The outdoor pizza oven had not done well last winter. The hastily erected tin roof had leaked, so that a steady drip of water had eroded the clay and left the entire structure sodden, heavy and unsound. Our first task was to try to patch some of the cracks with a new clay mixture – which would only be temporary, as raw and baked clay don’t easily form a good join. Yet by a form of papering or plastering over the cracks, we got the thing back to at least cosmetic acceptability in an afternoon. The test would be to fire it and see whether it held.
We were flying in the dark at best, our clay mixture haphazard, without a sense of the proportions necessary (sand, straw and clay), nor of the quality of the clay we had mined from the estate. Again, either it would stand or it would fall. A professional clay oven builder will have this information, and for a longer-term installation we would need to consult one.

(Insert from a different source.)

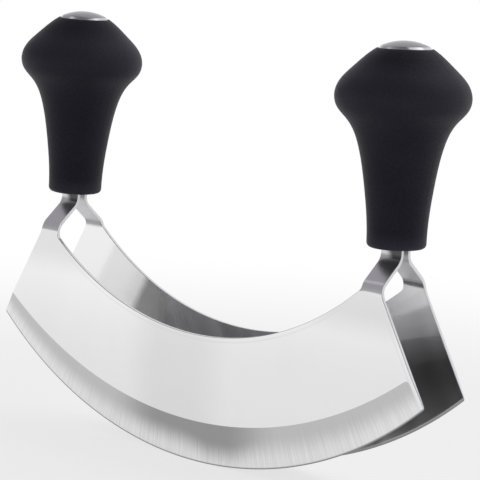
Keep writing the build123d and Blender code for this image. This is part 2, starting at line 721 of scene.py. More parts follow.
@dataclass(frozen=True)
class TangSteel:
    """Satin tangs, with painted shade and a painted reflection of the grip at the neck below a
    handle, and painted shade along the inner fold.
    """

    satin: Colour = (0.68, 0.675, 0.685)
    neck: Colour = (0.09, 0.088, 0.09)
    fold: Colour = (0.3, 0.3, 0.305)
    outer_roughness: float = 0.22
    inner_roughness: float = 0.34
    start: Fade = (64.5, 68.0)
    neck_start: Fade = (74.4, 75.2)
    neck_height: float = 75.5
    neck_lean: float = 0.5
    neck_fade: Fade = (-1.8, 1.2)
    fold_height: float = 66.6
    fold_fade: Fade = (1.6, 0.3)
    fold_share: float = 0.75

    def colour(self, on: OnBlade, blade: bpy.types.NodeSocket) -> bpy.types.NodeSocket:
        """The tangs' colour over the blade's.

        Args:
            on: Where a point lies.
            blade: The blade's colour.

        Returns:
            A colour socket.
        """
        mixed = on.shader.mixed
        centre = on.shape.tang_centre
        beside = on.own - (on.own > 0.0) * (2 * centre) + centre
        slanted = beside + (on.z - self.neck_height) * self.neck_lean
        # Painted shade and painted reflection of the grip on the outer face of the neck, below the
        # handle
        neck = on.z.eased(*self.neck_start) * slanted.eased(*self.neck_fade) * on.outward
        # Painted shade along the inner fold of the lower bend
        fold = abs(on.z - self.fold_height).eased(*self.fold_fade) * (1 - on.outward)
        steel = mixed(on.z.eased(*self.start), blade, self.satin)
        return mixed(neck, mixed(fold * self.fold_share, steel, self.fold), self.neck)

    def blur(self, on: OnBlade) -> Value:
        """The roughness that the tangs add to the polish.

        Args:
            on: Where a point lies.

        Returns:
            The roughness.
        """
        inner = (1 - on.outward) * self.inner_roughness
        satin = on.shader.maths("MAXIMUM", on.outward * self.outer_roughness, inner)
        return on.z.eased(*self.start) * satin


@dataclass(frozen=True)
class CutEdge:
    """The stamped edges, with a dark line along their rounding."""

    colour: Colour = (0.78, 0.78, 0.785)
    line: Colour = (0.34, 0.34, 0.345)
    roughness: float = 0.3
    dullness: float = 0.35
    face_fade: Fade = (0.97, 0.85)
    cut_fade: Fade = (0.2, 0.4)
    top_fade: Fade = (65.5, 64.0)
    left_fade: Fade = (-62.0, -46.0)
    left_share: float = 0.4

    def rounding(self, on: OnBlade) -> Value:
        """One on the rounding between a face and a cut edge, and less at the left end.

        Args:
            on: Where a point lies.

        Returns:
            The mask.
        """
        flat = abs(on.flat)
        round_part = flat.eased(*self.face_fade) * flat.eased(*self.cut_fade)
        by_side = on.own.eased(*self.left_fade) * (1 - self.left_share) + self.left_share
        return round_part * on.z.eased(*self.top_fade) * by_side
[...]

In the end the oven stood up to our demands. A flatbread, a pide and a pizza – then pizza again – and the only fault was that the oven is too small and loses its heat too fast. We will have to replace it with a bigger one. I’d like to use bricks, so that it is weatherproof and permanent. This will involve gaining knowledge, or training.
After a couple of weeks of baking using only commercial dried yeast – allowing extended rising times and smaller amounts of yeast, and getting fine rises and crumb – it was time to try starting a sourdough. At first, the soft batter of flour and warm water was sullen and no culture would establish itself in it. After a few days I decided to cheat, accelerating the process by tossing in a pinch of dried yeast. This would quickly develop to the point of fermentation and result in a sourdough mass that could be used as a starter. And so it did. We gave it a few days to deepen.
Finally the sourdough is ready to test. Strong beery notes and some high, like burnt flour, like the smell of an old bakery. The wheat and rye give off their scents when the dough is kneaded, released by the new levain. A spectrum of notes, more a chord, of aroma. Then as it rises it settles, and as it bakes, the more volatile boil off; what remains is what flavours the bread.